• Exercise aim: Show all lines holding the string "this".

• Provided material:
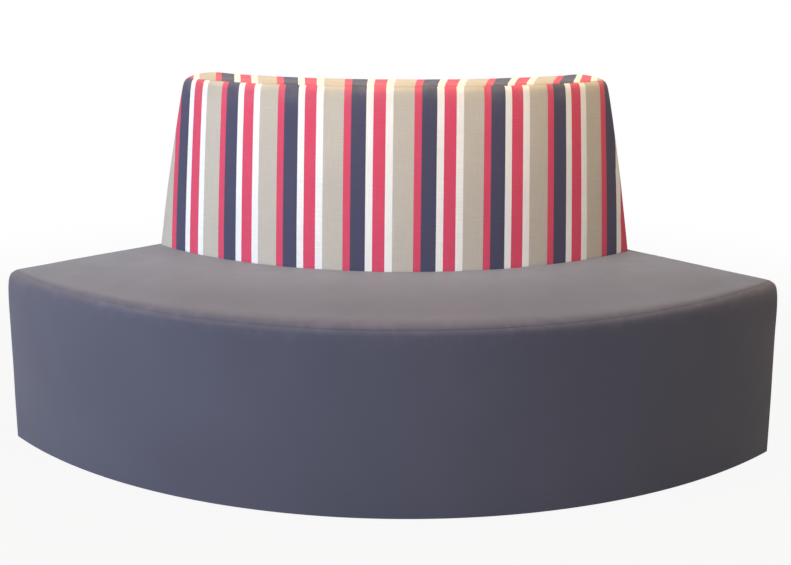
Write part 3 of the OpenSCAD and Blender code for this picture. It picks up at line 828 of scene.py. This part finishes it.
def plywood(name, light, dark):
    """Wood with its grain along x and faint plies."""
    mat, shader = new_material(name)
    place = object_place(mat)
    grain = noise_node(mat, scaled(mat, place, WOOD_GRAIN_SCALES), 1.0, WOOD_GRAIN_DETAIL)
    lines = math_node(mat, "MULTIPLY", noise_node(mat, place, PLY_SCALE, 1), PLY_LINES)
    colour = ramp_node(mat, grain, list(zip(WOOD_GRAIN_SPAN, (dark, light))))
    link(mat, colour, shader.inputs["Base Color"])
    link(mat, varied_number(mat, grain, *WOOD_ROUGHNESS), shader.inputs["Roughness"])
    normal = bump_node(mat, grain, *WOOD_GRAIN)
    normal = bump_node(mat, math_node(mat, "SINE", lines), *PLIES, normal)
    link(mat, normal, shader.inputs["Normal"])
    return mat


def foam(name, colour):
    """Open-pored foam."""
    mat, shader = new_material(name)
    pores = cell_node(mat, object_place(mat), PORE_SCALE)
    shade = ramp_node(mat, pores, list(zip(PORE_SPAN, (times(colour, PORE_SHADE), colour))))
    link(mat, shade, shader.inputs["Base Color"])
    link(mat, span_node(mat, pores, *PORE_SPAN, *FOAM_ROUGHNESS), shader.inputs["Roughness"])
    link(mat, bump_node(mat, pores, *PORES), shader.inputs["Normal"])
    return mat


def speckled(name, colour, roughness, metallic, scale, strength):
    """Any plain stuff that is finely uneven, such as cloth, nylon or zinc plate. Its noise has
    the given scale and its bumps the given strength."""
    mat, shader = new_material(name)
    speck = noise_node(mat, object_place(mat), scale, SPECK_DETAIL)
    link(mat, varied(mat, speck, times(colour, SPECK_SHADE), colour), shader.inputs["Base Color"])
    rough = varied_number(mat, speck, roughness - ROUGHNESS_DRIFT, roughness + ROUGHNESS_DRIFT)
    link(mat, rough, shader.inputs["Roughness"])
    link(mat, bump_node(mat, speck, strength, SPECK_HEIGHT), shader.inputs["Normal"])
    shader.inputs["Metallic"].default_value = metallic
    return mat


def finish_cad_nodes():
    """Each CAD node that stays gets the procedural material of its slot."""
    made = {
        "plywood": plywood("birch_plywood", tone(222, 190, 146), tone(190, 152, 108)),
        "bent_plywood": plywood("bending_plywood", tone(226, 200, 160), tone(198, 166, 124)),
        "foam": foam("cushion_foam", tone(238, 228, 196)),
        "wrap_foam": foam("thin_foam", tone(232, 228, 214)),
        "dust_cloth": speckled("dust_cloth", tone(34, 34, 36), 0.9, 0.0, 1500.0, 0.4),
        "glide": speckled("nylon", tone(36, 36, 38), 0.45, 0.0, 900.0, 0.15),
        "fixing_steel": speckled("zinc_plate", tone(190, 192, 196), 0.35, 1.0, 300.0, 0.1)}
    slots = {row["node"]: row["material_slot"] for row in frame["record"]["subparts"]}
    for node, obj in frame["nodes"].items():
        if slots[node] in made:
            obj.data.materials.clear()
            obj.data.materials.append(made[slots[node]])


# What seat and back share

COARSE_CELLS = (0.005, 0.008)
COARSE_EDGE_STEPS = 3
FINE_CELLS = (0.0015, 0.0025, 0.004, 0.007)
FINE_EDGE_STEPS = 4
PANEL_NODES = {"front": "front", "top": "top", "rear": "rear",
               "left": "end_left", "right": "end_right"}


def edge_wear(grid, r, z, reach):
    """Wear along a ring of the given radius and height, where the unit is sat or leaned on. On the
    back the same band also places painted shade on the top roll.
    """
    away = np.hypot(ring_radius(grid) - r, grid[..., 2] - z)
    return np.exp(-(away / reach) ** 2)


def upholster(unit, pad, cell, held, caps, shift, pattern, worn, tucked, material):
    """The five panels of a unit's cover: blown up as cloth, uneven, and sewn at their seams.
    held, shift and worn are functions of a panel's grid, and pattern gives a striped panel's
    flat pattern."""
    fine = Net(pad, cell, FINE_CELLS, FINE_EDGE_STEPS)
    moves = {}
    coarse = Net(pad, cell, COARSE_CELLS, COARSE_EDGE_STEPS)
    moves = carry_over(puff(unit, coarse.panels, held, caps), coarse, fine)
    for part, grid in fine.panels.items():
        shaped = grid + moves.get(part, 0) + shift(grid)
        flat = pattern(part, shaped, fine.rows[part]) if pattern else None
        panel_object("%s_%s_panel" % (unit, part), part, shaped, flat, worn(grid), tucked,
                     material, "%s_cover_%s" % (unit, PANEL_NODES[part]))


# The seat

SEAT_CELL = 0.020
SEAT_CAPS = {"front": 0.003, "top": 0.003, "rear": 0.003, "left": 0.003, "right": 0.003}
# The unevenness grows to its full height this far above the hem
SEAT_FREE_HEIGHT = 0.15
SEAT_WEAR_REACH = 0.030


def seat_pad():
    line = Outline([(FRONT_RADIUS, HEM_Z), (FRONT_RADIUS, SEAT_H),
                    (REAR_RADIUS, SEAT_H), (REAR_RADIUS, HEM_Z)],
                   [FRONT_EDGE_R, REAR_EDGE_R], SEAT_SEAM_SHARES)
    crown_front = FRONT_RADIUS - FRONT_EDGE_R

    def end_r(p):
        low = smooth_step((p[:, 1] - HEM_Z) / (DECK_TOP - HEM_Z))
        high = smooth_step((p[:, 1] - DECK_TOP) / (SEAT_H - FRONT_EDGE_R - DECK_TOP))
        return HEM_CORNER_R + (CORNER_R - HEM_CORNER_R) * low + (END_EDGE_R - CORNER_R) * high

    def crown(s, p):
        x = np.clip((p[:, 0] - FOOT_RADIUS) / (crown_front - FOOT_RADIUS), 0, 1) * 2 - 1
        on_top = (s > line.ends[1]) & (s < line.ends[2])
        return np.where(on_top, SEAT_CROWN * (1 - x * x) ** SEAT_CROWN_POWER, 0)

    return Pad(line, end_r, lambda z: 0 * z, crown, SEAT_END_FADE, SEAT_SEAM_CLIMB)


def under_back(grid):
    """The seat's top is held down where the back stands on it."""
    return (ring_radius(grid) < FOOT_RADIUS) & (grid[..., 2] > SEAT_H - REAR_EDGE_R)


def make_seat():
    def shift(grid):
        return unevenness(grid) * smooth_step((grid[..., 2:] - HEM_Z) / SEAT_FREE_HEIGHT)

    def worn(grid):
        return edge_wear(grid, FRONT_RADIUS - FRONT_EDGE_R / 3, SEAT_H - FRONT_EDGE_R / 3,
                         SEAT_WEAR_REACH)

    upholster("seat", seat_pad(), SEAT_CELL, under_back, SEAT_CAPS, shift, None, worn,
              False, vinyl())


# The back

BACK_CELL = 0.018
BACK_CAPS = {"front": 0.002, "top": 0.0015, "rear": 0.004, "left": 0.003, "right": 0.003}
BACK_FREE_HEIGHT = 0.10
BACK_WEAR_REACH = 0.035
# The cloth of the front is drawn towards the middle at its upper seam, and that of the top
# panel fans out a little towards the rear
SEAM_PULL = 0.010
SEAM_PULL_REACH = 0.012
TOP_FAN = 0.6
# The gathered cover stands up a little at the top edges of the two ends
DOG_EAR = 0.005
DOG_EAR_REACH = 0.036


def back_end_gap(z):
    s = np.clip((z - SEAT_H) / (OVERALL_H - SEAT_H), 0, 1)
    return BACK_END_INSET + BACK_END_TAPER * s - BACK_END_BULGE * np.sin(math.pi * s)


def back_pad():
    line = Outline([(FOOT_RADIUS, SEAT_H), (BACK_FRONT_R, BACK_EDGE_Z),
                    (BACK_REAR_R, OVERALL_H), (BACK_REAR_R, SEAT_H)],
                   [BACK_FRONT_EDGE_R, BACK_REAR_EDGE_R], BACK_SEAM_SHARES)

    def crown(s, p):
        x = np.clip(s / line.ends[0], 0, 1)
        return BACK_CROWN * 4 * x * (1 - x)

    return Pad(line, lambda p: BACK_END_R + 0 * p[:, 0], back_end_gap, crown, BACK_END_FADE)


def stripe_pattern(part, grid, rows):
    """The flat pattern of a panel of the back, in metres. The front is unrolled as the cone
    that it is, the top is cut with its stripes running to the rear, and the rear and the
    ends are cut upright."""
    r, bearing = ring_radius(grid), ring_bearing(grid)
    lean = math.sin(RECLINE)
    if part == "front":
        pull = SEAM_PULL * np.exp((rows - rows[-1]) / SEAM_PULL_REACH)
        u = r / lean * np.sin(bearing * lean) * (1 + pull[:, None])
    elif part == "top":
        u = r * np.sin(bearing) * (1 - TOP_FAN * (r[:1] - r))
    elif part == "rear":
        u = -r * bearing
    else:
        u = (1 if part == "right" else -1) * (2 * FOOT_RADIUS - r)
    v = grid[..., 2] if part in ("left", "right") else np.broadcast_to(rows[:, None], u.shape)
    return np.stack([u, v], axis=-1)


def dog_ears(grid):
    """How far the cover stands up near the top edges of the two ends."""
    middle = (BACK_FRONT_R + BACK_REAR_R) / 2
    bearing = HALF_SPAN - (BACK_END_INSET + BACK_END_R) / middle
    lift = np.zeros(grid.shape[:2])
    for side in (-1, 1):
        corner = ring_point(np.array(middle), side * bearing, OVERALL_H)
        lift += DOG_EAR * np.exp(-(np.linalg.norm(grid - corner, axis=-1) / DOG_EAR_REACH) ** 2)
    return lift[..., None] * np.array((0.0, 0.0, 1.0))


def make_back():
    def shift(grid):
        free = smooth_step((grid[..., 2:] - SEAT_H) / BACK_FREE_HEIGHT)
        return unevenness(grid) * free + dog_ears(grid)

    def worn(grid):
        return edge_wear(grid, BACK_FRONT_R - BACK_FRONT_EDGE_R / 3,
                         BACK_EDGE_Z - BACK_FRONT_EDGE_R / 3, BACK_WEAR_REACH)

    upholster("back", back_pad(), BACK_CELL, lambda grid: 0.0, BACK_CAPS, shift, stripe_pattern,
              worn, True, striped_fabric())


# Floor, backdrop and light

FLOOR_HALF = 14.0
FLOOR_BASE = 0.20
# The floor's own glow as rays to the backdrop see it, near the bench and far from it
FLOOR_GLOW = (0.92, 1.0)
GLOW_RADII = (1.2, 3.2)
WHITE = (1.0, 1.0, 1.0)
DAYLIGHT = (0.72, 0.87, 1.0)
SKYLIGHT = (0.75, 0.87, 1.0)
LAMPLIGHT = (1.0, 0.76, 0.44)
WARM_WHITE = (1.0, 0.88, 0.76)
WALL_BOUNCE = (1.0, 0.97, 0.94)
AMBIENT = 0.02
MIDDLE = (0.0, -0.1, 0.45)
# Each lamp's name, place, aim, size, power in watts and colour
LAMPS = (("window", (-3.6, -2.4, 1.9), MIDDLE, (2.6, 2.2), 149, DAYLIGHT),
         ("sky_fill", (-1.8, -4.0, 1.9), MIDDLE, (2.4, 2.0), 87, SKYLIGHT),
         ("ceiling", (0.2, -0.3, 3.4), MIDDLE, (3.0, 2.2), 137, LAMPLIGHT),
         ("right_fill", (2.6, -1.4, 2.8), (0.5, 0.0, 0.7), (1.4, 1.4), 16, WARM_WHITE),
         ("rear_fill", (0.0, 3.6, 0.24), (0.0, 0.0, 0.5), (3.0, 0.3), 60, WALL_BOUNCE))


def backdrop_rays(owner):
    """1 for the rays that show the white backdrop: those of the camera, of gloss and of glass."""
    rays = owner.node_tree.nodes.new("ShaderNodeLightPath").outputs
    seen = math_node(owner, "MAXIMUM", rays["Is Camera Ray"], rays["Is Glossy Ray"])
    return math_node(owner, "MAXIMUM", seen, rays["Is Transmission Ray"])


def make_stage():
    """A white floor that keeps a soft shadow near the bench and fades into the backdrop."""
    mat, shader = new_material("stage_white")
    shader.inputs["Base Color"].default_value = (*grey(FLOOR_BASE), 1)
    shader.inputs["Roughness"].default_value = 1.0
    shader.inputs["Specular IOR Level"].default_value = 0.0
    nodes = mat.node_tree.nodes
    glow = nodes.new("ShaderNodeEmission")
    glow.inputs["Strength"].default_value = 1.0
    reach = nodes.new("ShaderNodeVectorMath")
    reach.operation = "LENGTH"
    link(mat, object_place(mat), reach.inputs[0])
    share = span_node(mat, reach.outputs["Value"], *GLOW_RADII, *FLOOR_GLOW)
    mix = nodes.new("ShaderNodeMixShader")
    link(mat, math_node(mat, "MULTIPLY", backdrop_rays(mat), share), mix.inputs[0])
    link(mat, shader.outputs[0], mix.inputs[1])
    link(mat, glow.outputs[0], mix.inputs[2])
    link(mat, mix.outputs[0], nodes["Material Output"].inputs["Surface"])
    sides = ((-1, -1), (1, -1), (1, 1), (-1, 1))
    corners = [(x * FLOOR_HALF, y * FLOOR_HALF, 0) for x, y in sides]
    floor = add_object("floor", make_mesh("floor", corners, [(0, 1, 2, 3)]))
    floor.data.materials.append(mat)


def background(world, colour, strength):
    node = world.node_tree.nodes.new("ShaderNodeBackground")
    node.inputs["Color"].default_value = (*colour, 1)
    node.inputs["Strength"].default_value = strength
    return node.outputs[0]


def make_world():
    """White as the backdrop and in reflections, and a dim even light otherwise."""
    world = bpy.data.worlds.new("world")
    bpy.context.scene.world = world
    world.use_nodes = True
    nodes = world.node_tree.nodes
    nodes.clear()
    mix = nodes.new("ShaderNodeMixShader")
    link(world, backdrop_rays(world), mix.inputs[0])
    link(world, background(world, SKYLIGHT, AMBIENT), mix.inputs[1])
    link(world, background(world, WHITE, 1.0), mix.inputs[2])
    link(world, mix.outputs[0], nodes.new("ShaderNodeOutputWorld").inputs["Surface"])


def area_light(name, place, aim, size, power, colour):
    data = bpy.data.lights.new(name, "AREA")
    data.shape = "RECTANGLE"
    data.size, data.size_y = size
    data.energy = power
    data.color = colour
    lamp = bpy.data.objects.new(name, data)
    bpy.context.scene.collection.objects.link(lamp)
    lamp.location = place
    lamp.rotation_mode = "QUATERNION"
    lamp.rotation_quaternion = (Vector(aim) - Vector(place)).to_track_quat("-Z", "Y")


make_camera()
make_world()
make_stage()
for lamp in LAMPS:
    area_light(*lamp)
finish_cad_nodes()
make_seat()
make_back()
bpy.context.scene.view_settings.view_transform = "Standard"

• Completed task:
Write part 3 of the OpenSCAD and Blender code for this picture. It picks up at line 828 of scene.py. This part finishes it.
# The unevenness grows to its full height this far above the hem